In Berlin, the overall production design was enhanced by a wealth of evocative historical locations. The Fairy Tale Fountain, an Italian fantasy built in the early 1900s as an homage to the Brothers Grimm, provided a extraordinary backdrop for the sylph-like performer Elena Lev to twirl sparking silver hoops while ankle deep in cascading water. Cirque performers mirrored the stepped fountain’s imaginative statuary, posing in the arches while filmed through a romantic mist. The landmark, St. Elisabeth Church, built in the 1830s and heavily damaged by World War II bombing, was utilized as a dramatic backdrop for a fantastic "flying" sequence featuring artist Misha Matorin. Vintage 1920s railway cars were located in Bavaria and provided by a German train company to create a nostalgic, dream-like circus caravan.

Another unusual location, dream-like in its own way, was an open-air museum and industrial monument at Rudersdorf, forty kilometers east of Berlin. The limestone quarries at Rudersdorf, mined since the 1870s, have the appearance of a Mayan ruin rising from a jungle.

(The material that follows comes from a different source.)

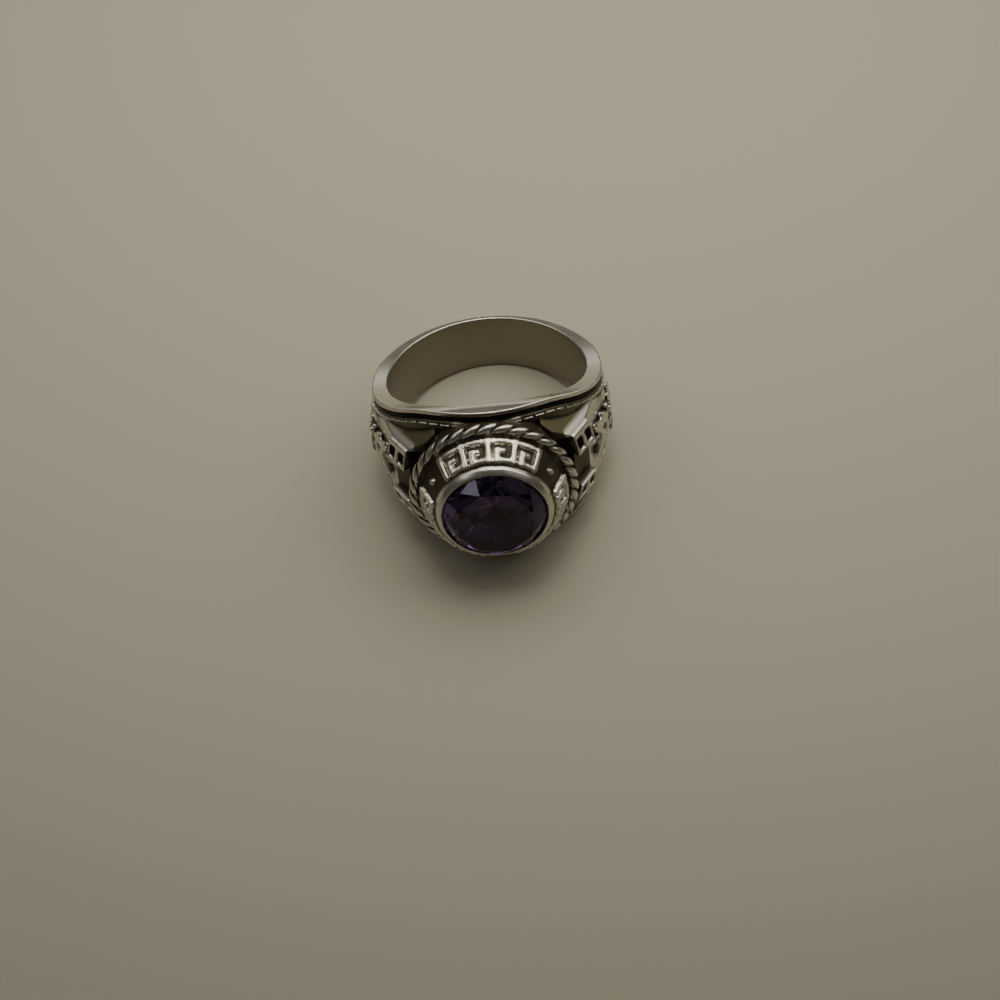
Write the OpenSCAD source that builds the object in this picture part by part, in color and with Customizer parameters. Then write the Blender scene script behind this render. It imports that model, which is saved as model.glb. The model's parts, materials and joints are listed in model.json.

A key member of the team was cinematographer Pierre Mignot, entrusted with creating the essential visual links between the stage version and the film. He watched the stage version 15 times in preparation for the film. "Franco is telling a fairy tale, and I’ve lit it as if for the theatre," Mignot says. Although many of the stage numbers had to be re-staged and re-choreographed for the camera, Mignot maintained visual continuity by employing the same colored gels that were used on stage, and also took the unusual step of allowing lighting instruments to be seen directly in frame, much as the tent audience would see them. In keeping with the desired sense of "twisted realism," Mignot often shot the actors in close-up with a wide-angled lens that created distortions reminiscent of the highly theatrical opening scenes of the film Cabaret."